D’altra parte se da un lato per Istituzioni e classi dirigenti è praticamente impossibile adeguarsi tempestivamente all’evolversi rapidissimo di elementi difficilmente governabili, come l’immigrazione, è anche abbastanza fuori luogo da parte loro fare appello alla sensibilità individuale, o anche allo stesso ragionamento. Problematico pure condannare l’egoismo che le circostanze mettono in risalto. L’egoismo è un sentimento istintivo e umanissimo. E’ l’altruismo che è un’eccezione.

Il Papa deve predicare l’altruismo, il politico no.  

Ecco allora che la parte meno serena della popolazione europea è alla ricerca di dirigenti che la difendano dai danni materiali addebitati confusamente alla globalizzazione e dall’assalto “degli altri”, siano essi lavoratori che stanno in Asia ma sottraggono lavoro accettando retribuzioni e condizioni misere o indigenti provenienti dall’Africa o dal Medio Oriente. E se la difesa comporta contro i primi il ripristino di barriere doganali e contro i secondi l’erezione di muri fisici, o l’affondamento di barconi, pazienza.

Ora però il punto è: basterebbe l’eventuale e non rapidamente realizzabile rinnovamento della classe dirigente per cambiare i trend?

La risposta mi sembra facile: no. No perché l’Europa può fare poco per modificare i grandi fenomeni che la stanno opprimendo – i quali si generano altrove - e no perché in questo momento non esiste in Europa una base culturale sufficientemente ricca e condivisa che possa essere la piattaforma di progetti per il futuro, per uscire dalla situazione attuale giudicata insoddisfacente e preoccupante.   

Quando fu immaginata l’Unione Europea, esempio storico più recente, c’erano leader straordinari, certo, ma anche terreno fertile nella popolazione uscita dal dramma della guerra e fortissimamente desiderosa di non ricascarci. La cultura diffusa e condivisa c’era: basta guerre; la democrazia liberale come fondamento sociale (in alternativa alla collettivizzazione sovietica); istituzioni comuni per armonizzare quelle locali nell’interesse generale; moneta e principi economici comuni; difesa comune; eccetera.

Ma adesso? Avremmo bisogno di pensieri alti e lunghi, anche di utopie. Di sogni, magari, ma chi può occuparsene? Su quali basi?

Spesso sono i cosiddetti intellettuali che aprono la strada attraverso analisi profonde, non convenzionali e non preconcette; che immaginano il futuro; che diffondono idee, chiavi interpretative, elementi di riflessione.
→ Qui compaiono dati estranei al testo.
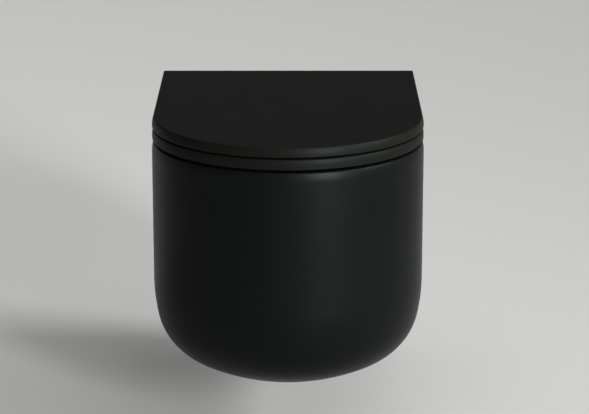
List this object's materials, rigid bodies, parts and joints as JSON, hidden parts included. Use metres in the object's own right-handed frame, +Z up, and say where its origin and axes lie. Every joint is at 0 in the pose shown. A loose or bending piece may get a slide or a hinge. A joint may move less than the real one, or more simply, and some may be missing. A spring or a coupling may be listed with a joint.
{
  "type": "wall-hung toilet",
  "caption": "Wall-hung toilet with a smooth D-shaped pan, a slim seat ring and a slim flat lid on soft-close hinges with push-release catches.",
  "frame": {"origin": "midpoint between the two wall bolt holes, on the pan's back face", "axes": "+Y points into the wall, +X to the right seen from the front, +Z up; the toilet's front looks along -Y"},
  "size_m": [0.361, 0.488, 0.3582],
  "materials": {
    "black_glaze": "matt black glaze",
    "black_duroplast": "satin black duroplast",
    "black_rubber": "matt",
    "black_metal": "satin black coating",
    "steel": "bright",
    "black_plastic": "matt",
    "pale_plastic": "matt"
  },
  "bodies": {
    "pan": {"pan": "black_glaze", "underside": "black_glaze", "bowl": "black_glaze", "trapway": "black_glaze", "inlet_horn": "black_glaze", "flush_distributor": "black_plastic", "inlet_seal": "black_rubber", "wall_sleeves": "pale_plastic", "wall_washers": "steel", "wall_nuts": "steel", "side_caps": "black_plastic", "deck_gaskets": "black_rubber", "base_plates": "steel", "hinge_studs": "steel", "expander_bushes": "black_rubber", "cone_nuts": "steel", "left_hinge_body": "black_metal", "right_hinge_body": "black_metal", "seat_pivot_pin": "steel", "lid_pivot_pin": "steel", "lid_damper_shaft": "steel", "seat_damper_shaft": "steel", "left_release_spring": "steel", "right_release_spring": "steel"},
    "left_button": {"left_release_button": "black_plastic"},
    "right_button": {"right_release_button": "black_plastic"},
    "seat": {"seat": "black_duroplast", "seat_front_buffers": "black_rubber", "seat_rear_buffers": "black_rubber", "left_seat_arm": "black_metal", "right_seat_arm": "black_metal", "seat_arm_screws": "steel", "seat_damper": "pale_plastic", "seat_damper_cap": "black_plastic"},
    "lid": {"lid": "black_duroplast", "lid_front_buffers": "black_rubber", "lid_rear_buffers": "black_rubber", "left_lid_arm": "black_metal", "right_lid_arm": "black_metal", "lid_arm_screws": "steel", "lid_damper": "pale_plastic", "lid_damper_cap": "black_plastic"}
  },
  "joints": [
    {"name": "seat_hinge", "type": "hinge", "parent": "pan", "child": "seat", "pos_m": [0, -0.033, 0.1], "axis": [-1, 0, 0], "range_deg": [0, 92]},
    {"name": "lid_hinge", "type": "hinge", "parent": "seat", "child": "lid", "pos_m": [0, -0.033, 0.1], "axis": [-1, 0, 0], "range_deg": [0, 92]},
    {"name": "left_release", "type": "slide", "parent": "pan", "child": "left_button", "axis": [0, 1, 0], "range_m": [0, 0.005], "stiffness_N_per_m": 600, "springref_m": -0.002, "deforming": ["left_release_spring"]},
    {"name": "right_release", "type": "slide", "parent": "pan", "child": "right_button", "axis": [0, 1, 0], "range_m": [0, 0.005], "stiffness_N_per_m": 600, "springref_m": -0.002, "deforming": ["right_release_spring"]}
  ]
}
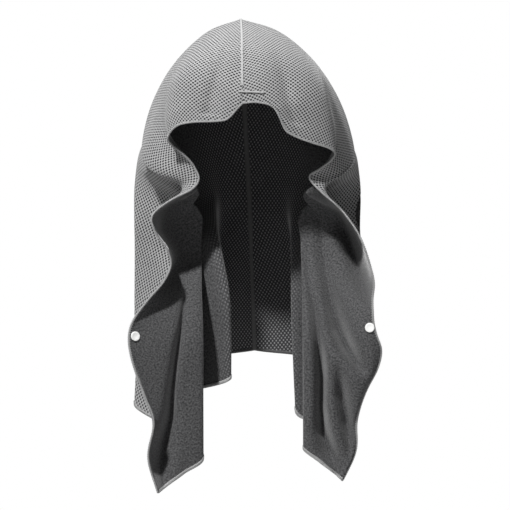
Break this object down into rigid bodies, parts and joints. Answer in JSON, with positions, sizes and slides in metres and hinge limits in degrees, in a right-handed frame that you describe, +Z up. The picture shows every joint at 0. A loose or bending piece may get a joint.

Ma al momento mancano anche gli intellettuali.

Sembriamo tutti ancora preda dei parametri ereditati delle guerre mondiali ma non riusciamo più ad avvalercene in una fase dominata dall’incertezza, dall’instabilità.

E’ lampante che il mondo multipolare attuale è estremamente più difficile da interpretare e governare di quello bipolare del dopoguerra. Allora c’era tensione, perché c’erano rischi consistenti, ma anche riferimenti solidi, stabilità, ordine.

Ora l’ordine non c’è. Le tensioni si sono moltiplicate e gli attori in grado di scompaginare gli equilibri dall’oggi al domani sono numerosi. Tutto è precario. E’ venuto a mancare anche il medio termine, dopo il lungo.

E’ indispensabile che anche i movimenti di opposizione, se sono in grado di andare intellettualmente oltre la propaganda, si rendano conto che in questa fase governare è estremamente difficile. Non si sa bene come fare, da dove vengono le minacce, quali rischi sono ancora nascosti nei nostri sistemi economici, quali ulteriori sconvolgimenti porteranno l’innovazione tecnologia, i conflitti militari e quelli sociali. Le certezze in questa situazione spaventano. Non averne è meglio. Anzi, necessario.

Perciò l’esito delle presidenziali americane sarà rilevante, ma stavolta solo in senso negativo. Se il nuovo presidente si rivelasse eccellente, in politica estera ed economica, potrebbe comunque poco nel mondo attuale. Se si rivelasse scarso potrebbe invece creare danni ulteriori.

In Europa nemmeno quello. Qui il massimo che si può fare è rallentare il declino. Brexit o non Brexit; Merkel o non Merkel; chiunque in Francia; chiunque a Bruxelles, a tentare di tamponare le falle di un’organizzazione che funziona poco e male, non cambierebbe gran che. Qui la tendenza è quella di rinnovare e bruciare capitani senza riuscire a disincagliare la nave.

Avremmo bisogno di un Locke, di un Montesquieu, anche di un Dahrendorf, invece abbiamo Juncker, Hollande e Orbàn.

Avremmo bisogno di ridarci un orientamento, invece si brancola nel buio.